In sostanza, il testo normativo specifica quali siano i principali obblighi cautelari che incombono sul custode di un cane e, come si desume dal tenore letterale della disposizione, non limita tali obblighi all’utilizzo del guinzaglio o della museruola. Difatti, non a caso, nella vicenda oggetto del processo, la regola di generica prudenza violata è stata desunta dal fatto che la proprietaria del cane fosse ex ante consapevole dell’indole diffidente del cane ma, ciò nonostante, ella ha omesso di adottare qualsivoglia cautela all’arrivo della persona offesa con il suo cane di piccola taglia all’interno dell’area di sgambamento. E tale imprudenza è ritenuta tanto più grave in quanto «la persona offesa si era avvicinata imprudentemente al pitbull, tendendo le braccia, in una situazione in cui il comportamento del cane non poteva considerarsi imprevedibile.

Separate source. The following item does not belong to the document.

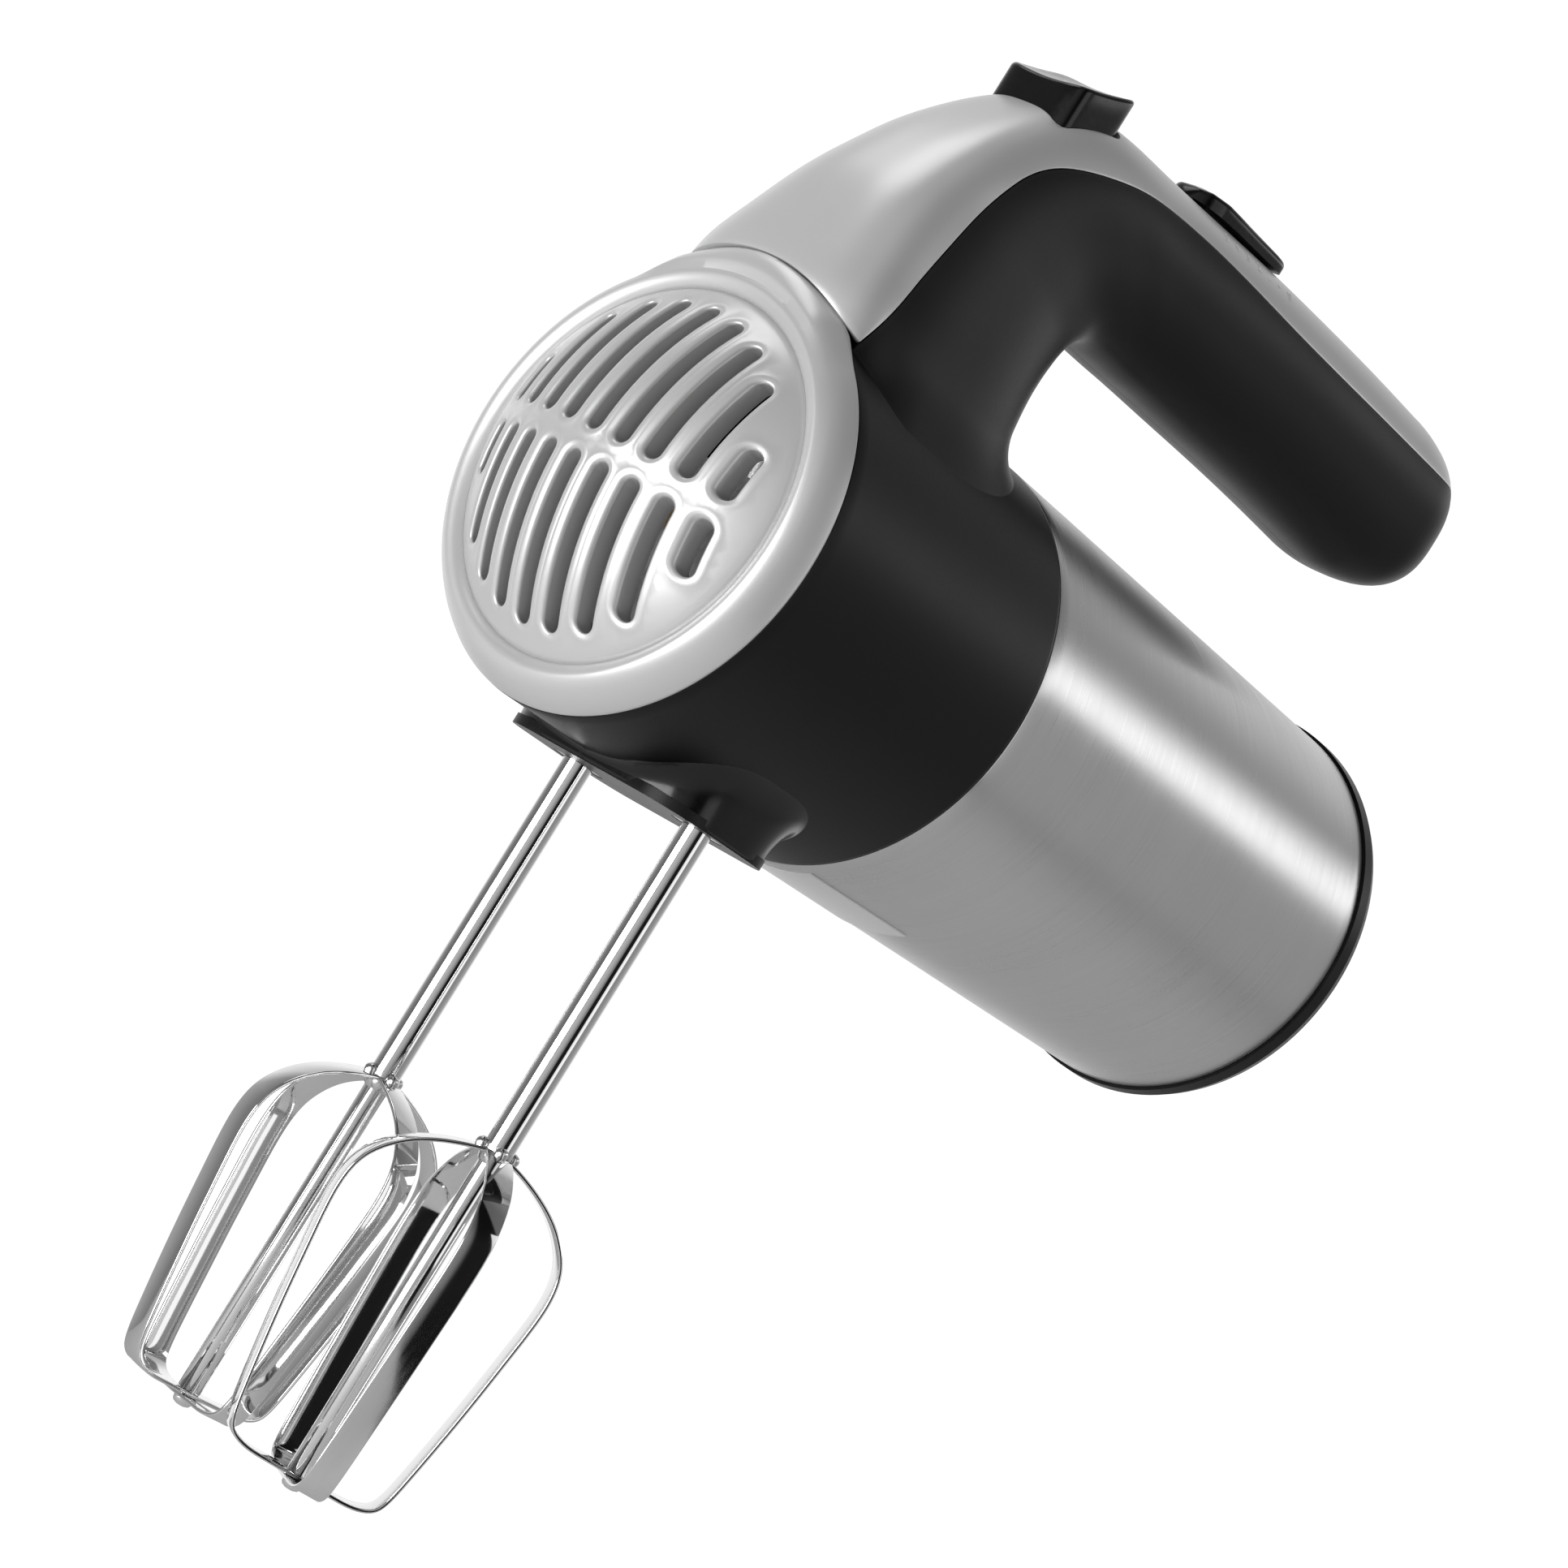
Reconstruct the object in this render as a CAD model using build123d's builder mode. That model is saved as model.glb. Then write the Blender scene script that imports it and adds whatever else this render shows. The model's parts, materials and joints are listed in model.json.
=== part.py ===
"""Hand mixer with two removable beaters, built piece by piece in millimetres.

+Z is up and the beaters hang down along -Z.  The barrel lies along Y, nose towards -Y.
The origin is the middle of the flat heel on which the mixer parks, on the barrel's axis.
"""
import os
from math import cos, degrees, pi, radians, sin, sqrt

from build123d import *

# ---------------------------------------------------------------- driving dimensions
BARREL_R = 47.0          # outside radius at the nose ring
SEAM_R = 46.4            # where the plastic barrel meets the steel sleeve
TAIL_R = 44.1            # sleeve radius at its rear end
CAP_R = 44.8             # end cap rim
WALL = 2.2               # plastic wall
SHEET = 0.8              # steel sleeve wall
RING_Y = -208.4          # joint between nose ring and plastic barrel
SEAM_Y = -135.5          # joint between plastic barrel and steel sleeve
TAIL_Y = -6.5            # rear end of the sleeve
PLATE_Y = -214.0         # rim of the domed grille plate
PLATE_R = 39.0
DOME_R = 57.0            # radius of the dome of the grille plate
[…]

In sostanza, la donna, proprio perché conscia del carattere diffidente del proprio animale e della sua potenzialità lesiva, avrebbe dovuto prevedere e prevenire la reazione del pitbull ponendogli la museruola o attestandosi quanto meno a una distanza ravvicinata, in modo da intervenire immediatamente e bloccarlo in caso di aggressione.
Tirando le somme, la culpa in vigilando della proprietaria del cane è stata correttamente identificata quale violazione di una regola cautelare non positivizzata ma desumibile da una massima di esperienza, legata non tanto alla razza del cane quanto piuttosto alla eventualità che un cane diffidente reagisca in maniera aggressiva all’avvicinamento di terzi estranei, chiosano i magistrati di Cassazione.